In your example, working just on what you gave me, I lean more heavily on the fact that first hitter can't hit lefties because that's what he's facing. If his opposing pitchers are cold there could be any number of other factors involved there, for example his last three starts has been against the Red Sox, Yankees, and Blue Jays on the road. That relates less to your hitter than does his problem with left-handed pitching.
If you are convinced the second guy's early season success is a characteristic of the player and not just the result of a good two weeks two years ago, then I would go with him because his split relates to his abilities more than the OBP of his opposing starters against other teams. His split is more relevant ...
But both are useful. Both have meaning. But in any given situation, some indicators, and some sample are more useful and more meaningful than others. The trick is to figure out which is which.
Hey if it were easy anyone could do it! <g>...

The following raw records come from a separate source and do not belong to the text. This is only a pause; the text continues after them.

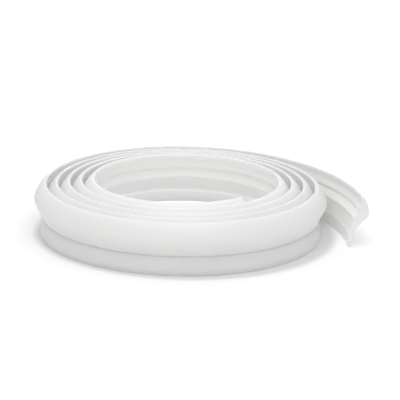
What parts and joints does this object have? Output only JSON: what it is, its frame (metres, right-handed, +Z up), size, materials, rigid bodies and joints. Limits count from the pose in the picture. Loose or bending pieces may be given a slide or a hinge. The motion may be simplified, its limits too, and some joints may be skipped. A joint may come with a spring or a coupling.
{
  "type": "window sill connection profile coil",
  "caption": "Strip of soft white plastic edge profile with a bulged cap and a tapered foot, wound into a flat standing coil with its free end led off.",
  "frame": {"origin": "middle of the bounding box at the level of the strip's foot, on which the coil stands", "axes": "+Z up out of the coil's flat side, along its bore; +X to the right, where the free end leaves the outer turn; the free end points to -Y"},
  "size_m": [0.212, 0.1898, 0.037],
  "materials": {
    "profile_plastic": "soft white extruded plastic, satin, slightly translucent at thin edges"
  },
  "bodies": {
    "root": {"connection_profile": "profile_plastic"}
  },
  "joints": []
}
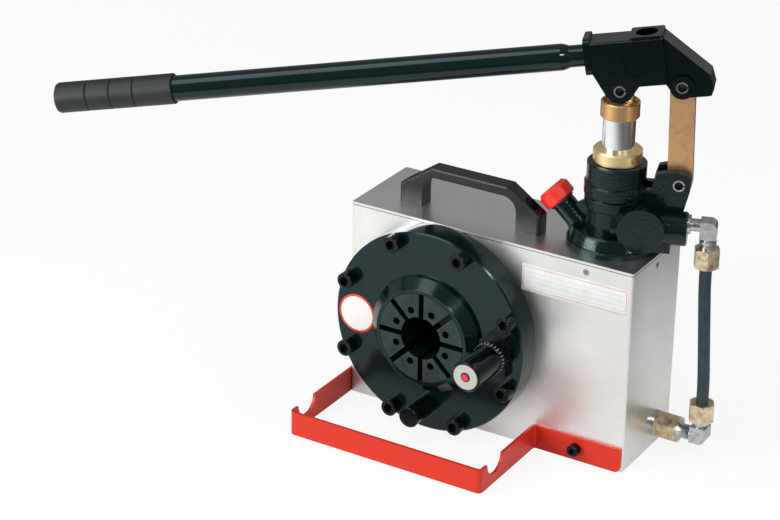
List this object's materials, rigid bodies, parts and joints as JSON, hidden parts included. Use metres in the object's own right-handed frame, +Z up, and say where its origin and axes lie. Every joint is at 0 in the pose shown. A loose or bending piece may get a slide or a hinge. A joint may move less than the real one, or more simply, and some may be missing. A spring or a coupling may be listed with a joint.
{
  "type": "manual crimping machine",
  "caption": "Bench crimping machine for hydraulic hoses: a lever-driven hand pump on a steel oil tank closes a ring of dies.",
  "frame": {"origin": "centre of the tank's underside, on the surface it stands on", "axes": "+X to the pump end, -Y out of the die face, +Z up"},
  "size_m": [0.6748, 0.2686, 0.4572],
  "materials": {
    "tank_steel": "brushed stainless sheet",
    "black_enamel": "glossy black enamel",
    "black_casting": "black enamel on a casting",
    "black_tube": "glossy black enamel",
    "black_rubber": "moulded black rubber",
    "black_plastic": "moulded black nylon",
    "dial_face": "turned disc with a red button",
    "black_oxide": "black oxide steel",
    "red_enamel": "red enamel on bent strip",
    "red_plastic": "moulded red plastic",
    "yellow_zinc": "yellow zinc plate",
    "chromed_steel": "ground chrome",
    "bright_zinc": "bright zinc plate",
    "spring_steel": "bright rolled spring steel",
    "machined_steel": "machined steel",
    "hose_rubber": "smooth dark hose cover",
    "gasket_rubber": "black rubber"
  },
  "bodies": {
    "machine": {"tank_body": "tank_steel", "tank_lid": "tank_steel", "front_cover": "black_enamel", "head_cylinder": "black_enamel", "pump_body": "black_casting", "carry_handle": "black_plastic", "head_screws": "black_oxide", "adjuster_base": "black_oxide", "return_cap": "black_oxide", "bracket_screws": "black_oxide", "handle_screws": "black_oxide", "lid_screws": "black_oxide", "support_bracket": "red_enamel", "gland_nut": "yellow_zinc", "upper_hose_nut": "yellow_zinc", "lower_hose_nut": "yellow_zinc", "wall_nut": "yellow_zinc", "upper_elbow": "bright_zinc", "lower_elbow": "bright_zinc", "wall_ring": "bright_zinc", "bulkhead_stem": "bright_zinc", "port_washer": "bright_zinc", "head_nuts": "bright_zinc", "handle_nuts": "bright_zinc", "bulkhead_inner_nut": "bright_zinc", "lug_pin": "spring_steel", "rear_tube": "machined_steel", "pump_lock_ring": "machined_steel", "pressure_pipe": "machined_steel", "suction_pipe": "machined_steel", "suction_strainer": "machined_steel", "pressure_hose": "hose_rubber", "filler_gasket": "gasket_rubber"},
    "ring_piston": {"ring_piston": "machined_steel", "piston_seals": "black_rubber", "return_plunger": "machined_steel"},
    "thimble": {"adjuster_thimble": "black_oxide", "adjuster_dial": "dial_face"},
    "stop_spindle": {"stop_spindle": "machined_steel"},
    "filler_cap": {"filler_cap": "red_plastic"},
    "ram": {"pump_ram": "chromed_steel", "ram_collar": "yellow_zinc"},
    "link": {"link_bar": "yellow_zinc"},
    "lever": {"lever_head": "black_casting", "lever_tube": "black_tube", "lever_grip": "black_rubber", "ram_pin": "spring_steel", "lever_link_pin": "spring_steel"},
    "die_1": {"die_1": "black_oxide"},
    "die_2": {"die_2": "black_oxide"},
    "die_3": {"die_3": "black_oxide"},
    "die_4": {"die_4": "black_oxide"},
    "die_5": {"die_5": "black_oxide"},
    "die_6": {"die_6": "black_oxide"},
    "die_7": {"die_7": "black_oxide"},
    "die_8": {"die_8": "black_oxide"}
  },
  "joints": [
    {"name": "piston_stroke", "type": "slide", "parent": "machine", "child": "ring_piston", "axis": [0, -1, 0], "range_m": [0, 0.028], "stiffness_N_per_m": 500, "springref_m": -0.02},
    {"name": "dial_turn", "type": "hinge", "parent": "machine", "child": "thimble", "pos_m": [0.029, -0.13, 0.113], "axis": [0, -1, 0], "range_deg": [0, 1800]},
    {"name": "stop_travel", "type": "slide", "parent": "machine", "child": "stop_spindle", "axis": [0, 1, 0], "range_m": [0, 0.0093]},
    {"name": "cap_turn", "type": "hinge", "parent": "machine", "child": "filler_cap", "pos_m": [0.05458, -0.00153, 0.26065], "axis": [-0.7268, -0.07, 0.6833], "range_deg": [0, 720]},
    {"name": "link_swing", "type": "hinge", "parent": "machine", "child": "link", "pos_m": [0.17214, 0.02589, 0.3005], "axis": [0.342, -0.9397, 0], "range_deg": [-2.1, 3.3]},
    {"name": "lever_swing", "type": "hinge", "parent": "link", "child": "lever", "pos_m": [0.16911, 0.02479, 0.40508], "axis": [0.342, -0.9397, 0], "range_deg": [-13, 21]},
    {"name": "ram_stroke", "type": "slide", "parent": "machine", "child": "ram", "axis": [0, 0, 1], "range_m": [-0.0255, 0.0158]},
    {"name": "die_1_close", "type": "slide", "parent": "machine", "child": "die_1", "axis": [-0.9239, 0, -0.3827], "range_m": [0, 0.0076]},
    {"name": "die_2_close", "type": "slide", "parent": "machine", "child": "die_2", "axis": [-0.3827, 0, -0.9239], "range_m": [0, 0.0076]},
    {"name": "die_3_close", "type": "slide", "parent": "machine", "child": "die_3", "axis": [0.3827, 0, -0.9239], "range_m": [0, 0.0076]},
    {"name": "die_4_close", "type": "slide", "parent": "machine", "child": "die_4", "axis": [0.9239, 0, -0.3827], "range_m": [0, 0.0076]},
    {"name": "die_5_close", "type": "slide", "parent": "machine", "child": "die_5", "axis": [0.9239, 0, 0.3827], "range_m": [0, 0.0076]},
    {"name": "die_6_close", "type": "slide", "parent": "machine", "child": "die_6", "axis": [0.3827, 0, 0.9239], "range_m": [0, 0.0076]},
    {"name": "die_7_close", "type": "slide", "parent": "machine", "child": "die_7", "axis": [-0.3827, 0, 0.9239], "range_m": [0, 0.0076]},
    {"name": "die_8_close", "type": "slide", "parent": "machine", "child": "die_8", "axis": [-0.9239, 0, 0.3827], "range_m": [0, 0.0076]}
  ],
  "couplings": [
    {"joint": "stop_travel", "follows": "dial_turn", "m_per_rad": 0.00029603},
    {"joint": "link_swing", "follows": "lever_swing", "ratio": 0.155},
    {"joint": "ram_stroke", "follows": "lever_swing", "m_per_rad": -0.0685},
    {"joint": "die_1_close", "follows": "piston_stroke", "ratio": 0.26795},
    {"joint": "die_2_close", "follows": "piston_stroke", "ratio": 0.26795},
    {"joint": "die_3_close", "follows": "piston_stroke", "ratio": 0.26795},
    {"joint": "die_4_close", "follows": "piston_stroke", "ratio": 0.26795},
    {"joint": "die_5_close", "follows": "piston_stroke", "ratio": 0.26795},
    {"joint": "die_6_close", "follows": "piston_stroke", "ratio": 0.26795},
    {"joint": "die_7_close", "follows": "piston_stroke", "ratio": 0.26795},
    {"joint": "die_8_close", "follows": "piston_stroke", "ratio": 0.26795}
  ]
}
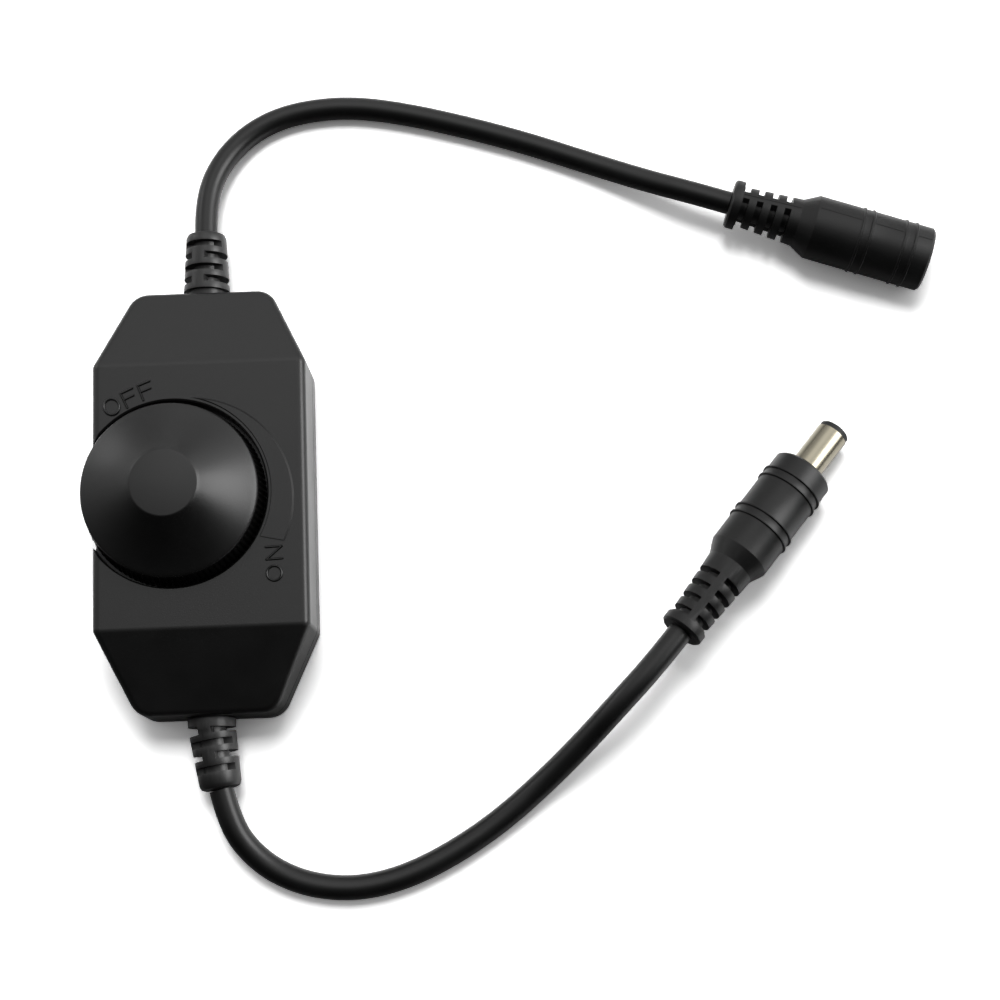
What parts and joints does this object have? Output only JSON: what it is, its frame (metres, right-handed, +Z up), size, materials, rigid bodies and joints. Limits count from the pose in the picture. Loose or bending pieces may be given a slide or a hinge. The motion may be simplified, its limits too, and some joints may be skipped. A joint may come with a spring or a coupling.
{
  "type": "rotary cord dimmer",
  "caption": "In-line rotary dimmer in a black case with a conical dial, slotted strain reliefs and short cords ending in a round barrel plug and socket.",
  "frame": {"origin": "middle of the case's flat underside, on the surface it stands on", "axes": "+Z up, +Y along the case towards the cord with the socket, +X across the case"},
  "size_m": [0.1444, 0.1386, 0.0248],
  "materials": {
    "case_plastic": "finely textured black ABS",
    "knob_plastic": "satin black ABS",
    "screw_steel": "zinc plated",
    "pot_plastic": "moulded nylon",
    "phenolic": "phenolic paper",
    "shaft_plastic": "white acetal",
    "spring_brass": "spring brass",
    "tinned_metal": "tinned copper",
    "board_laminate": "green solder mask",
    "epoxy": "moulding compound",
    "can_aluminium": "drawn can",
    "ceramic": "chip ceramic",
    "wire_red": "PVC insulation",
    "wire_black": "PVC insulation",
    "soft_pvc": "satin moulded PVC",
    "cord_pvc": "smooth black PVC",
    "nickel": "nickel plated brass",
    "insulator": "black nylon"
  },
  "bodies": {
    "housing": {"upper_case": "case_plastic", "lower_case": "case_plastic", "case_screws": "screw_steel", "pot_housing": "pot_plastic", "pot_track": "phenolic", "pot_terminals": "tinned_metal", "circuit_board": "board_laminate", "power_transistor": "epoxy", "transistor_tab": "tinned_metal", "timer_chip": "epoxy", "chip_leads": "tinned_metal", "smoothing_capacitor": "can_aluminium", "capacitor_base": "epoxy", "diode": "epoxy", "chip_resistors": "epoxy", "chip_capacitors": "ceramic", "red_wire_in": "wire_red", "black_wire_in": "wire_black", "red_wire_out": "wire_red", "black_wire_out": "wire_black", "relief_in": "soft_pvc", "relief_out": "soft_pvc", "cord_in": "cord_pvc", "cord_out": "cord_pvc", "plug_body": "soft_pvc", "plug_barrel": "nickel", "plug_insulator": "insulator", "plug_contact": "nickel", "socket_body": "soft_pvc", "socket_insert": "insulator", "socket_pin": "nickel", "socket_spring": "nickel"},
    "dial": {"dial_knob": "knob_plastic", "pot_shaft": "shaft_plastic", "pot_wiper": "spring_brass"}
  },
  "joints": [
    {"name": "dial_turn", "type": "hinge", "parent": "housing", "child": "dial", "pos_m": [-0.0045, 0.0002, 0.0124], "axis": [0, 0, -1], "range_deg": [-140, 140]}
  ]
}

In the end it is a matter of experience. You do it for a while and find your own level of faith in all the numbers that are available to you. Ask around our staff and I bet we all have varying levels of confidence in any given stat and that confidence is fluid depending on the question, and the player in front of me. If you look at these things enough you'll make some good decisions and bad ones but you'll start developing faith in the indicators that work well for you, the tools that fit the job in front of you.
I'll bet they'll end up a lot like ours.
Hope that helps ...
Thanks for the discussion and most importantly thanks for being one of us here at Fantistics!